**What you will do**
Exactly the lines from the start of the data through the line containing "const RUNNING = 0.05;" should be output, with both ends kept and nothing added.

**Data extract**
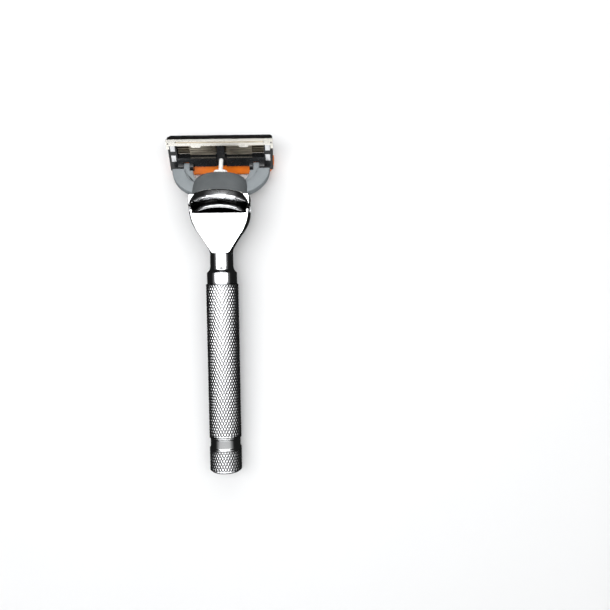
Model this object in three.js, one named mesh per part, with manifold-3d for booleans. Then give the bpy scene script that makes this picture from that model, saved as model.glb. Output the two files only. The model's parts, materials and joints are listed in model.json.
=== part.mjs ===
// A cartridge razor: a knurled metal handle with a chromed head, and a five-blade cartridge that
// plugs onto the head and pivots on it. Millimetres, +Z up.
//
// Three frames are nested. The handle frame has Y along the handle from the end of the pommel. The
// nose frame is tipped down from it, with Y along the oval nose that the cartridge plugs onto. The
// cartridge frame has Y from the guard to the cap and Z out of the cartridge's back.
import * as THREE from "three";
import { mergeVertices } from "three/addons/utils/BufferGeometryUtils.js";
import Module from "manifold-3d";

const wasm = await Module();
wasm.setup();

// ---------------------------------------------------------------- driving dimensions
const ROUND = 48; // sides of a turned piece
const FINE_ROUND = 20; // sides of a small pin or hole
const SEAM = 0.05; // gap left between pieces that meet face to face
const RUNNING = 0.05; // radial clearance of a turning or sliding fit

const POMMEL_LENGTH = 9;
const BAND_END = 14.4;
const GRIP_END = 75.3;
const NECK_END = 87.2;
const GRIP_RADIUS = 6.4;
const COLLAR_RADIUS = 5.9;
const NECK_RADIUS = 4.53;
const ROD_RADIUS = 2.4;
const ROD_BORE = 2.6;
const ROD_END = 93;

const NOSE_TIP_DOWN = 30; // degrees the nose axis dips below the handle axis
const NOSE_ORIGIN = [0, 109.4, 1.8]; // on the nose axis, handle frame
const OVAL = 0.525; // height over width of the ring, nose and hub
const RING_RADIUS = 12.1;
const RING_BORE = 11.3;
const RING_SPAN = [-4.5, -1]; // along the nose axis
const NOSE_RADIUS = 9.2;
const NOSE_LENGTH = 7.4;

const PLUNGER_HEIGHT = 1.4; // plunger axis above the nose axis
const PLUNGER_RADIUS = 0.85;
const PLUNGER_TIP = 17.26; // where its round end stops, along the nose axis
const PLUNGER_BORE = 1.7;
const GUIDE_END = 10.9;

const BUTTON_SPAN = [-6.9, -3.6]; // along the nose axis
const BUTTON_WALL = 0.45;
const ARCH = { base: -4.5, halfWidth: 10.9, rise: 7.73 }; // oval of the button's back, nose frame
const WELL_FLOOR = -2.2; // nose frame; the button's feet ride just above it
const WELL_BACK = -7.3;
const SLOT_BACK = -6.2; // the well opens through both sides ahead of this

const CONTACT_SPAN = 120; // from the pommel's rim to the guard's nose

const HUB_BACK = -0.85;
const SLEEVE_BORE = 9.5;

const CARTRIDGE_TILT = 36; // degrees the cartridge's back rises from the handle axis
const CARTRIDGE_ORIGIN = [0, 116.4, -11.2]; // on the plane of its back, handle frame
const PIVOT = { y: 7.3, z: -0.2 }; // cartridge frame
const PIVOT_ON_NOSE = { y: 15.71, z: -1.17 }; // the same line in the nose frame
const JOURNAL_RADIUS = 0.9;
const JOURNAL_ENDS = [11.6, 16.6]; // each journal's pin, across the razor
const FINGER = [12.7, 15.05];
const FINGER_RADIUS = 1.25;
const ARM_END = 13.2; // along the nose axis

const HOUSING_HALF_WIDTH = 20.6;
const HOUSING_TOP = 18.8;
const GUARD_BAR = [7.2, 10.9];
const GUARD_REAR = 9.9; // where the orange carrier meets the housing
const WINDOW = { halfWidth: 17.3, low: 10.9, high: 16.6 };
const SHAVE_SIDE = -3.95;
const CAM_DEPTH = -0.7;

const BLADES = 5;
const BLADE_PITCH = 1.02;
const FIRST_EDGE = 11.3;
const BLADE_THICK = 0.16;

// ---------------------------------------------------------------- materials
const finish = (color, roughness, metalness) => new THREE.MeshStandardMaterial({ color, roughness, metalness });
const CHROME = finish(0xd9dcde, 0.12, 1);
const KNURLED = finish(0xb9bcbf, 0.3, 1);
const STEEL = finish(0xa3a5a6, 0.35, 1);
const BLADE_STEEL = finish(0x9c9484, 0.3, 1);
const WHITE_PLASTIC = finish(0xe6e6e2, 0.4, 0);
const HUB_GREY = finish(0x565b5e, 0.6, 0);
const ARM_GREY = finish(0x84898c, 0.5, 0);
const BLACK_PLASTIC = finish(0x121314, 0.4, 0);
const ORANGE_PLASTIC = finish(0xf0780c, 0.45, 0);
const RUBBER = finish(0x1d2022, 0.8, 0);
const STRIP_PALE = finish(0xcfe0d6, 0.5, 0);

// ---------------------------------------------------------------- shape helpers
const radians = (degrees) => (degrees * Math.PI) / 180;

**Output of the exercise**
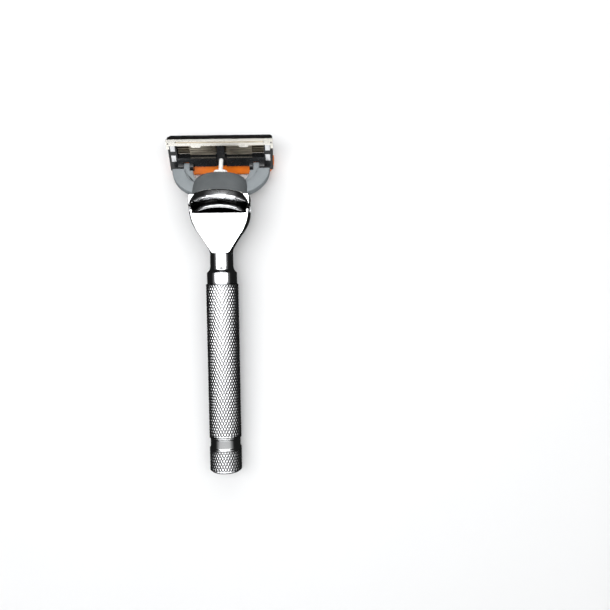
Model this object in three.js, one named mesh per part, with manifold-3d for booleans. Then give the bpy scene script that makes this picture from that model, saved as model.glb. Output the two files only. The model's parts, materials and joints are listed in model.json.
=== part.mjs ===
// A cartridge razor: a knurled metal handle with a chromed head, and a five-blade cartridge that
// plugs onto the head and pivots on it. Millimetres, +Z up.
//
// Three frames are nested. The handle frame has Y along the handle from the end of the pommel. The
// nose frame is tipped down from it, with Y along the oval nose that the cartridge plugs onto. The
// cartridge frame has Y from the guard to the cap and Z out of the cartridge's back.
import * as THREE from "three";
import { mergeVertices } from "three/addons/utils/BufferGeometryUtils.js";
import Module from "manifold-3d";

const wasm = await Module();
wasm.setup();

// ---------------------------------------------------------------- driving dimensions
const ROUND = 48; // sides of a turned piece
const FINE_ROUND = 20; // sides of a small pin or hole
const SEAM = 0.05; // gap left between pieces that meet face to face
const RUNNING = 0.05; // radial clearance of a turning or sliding fit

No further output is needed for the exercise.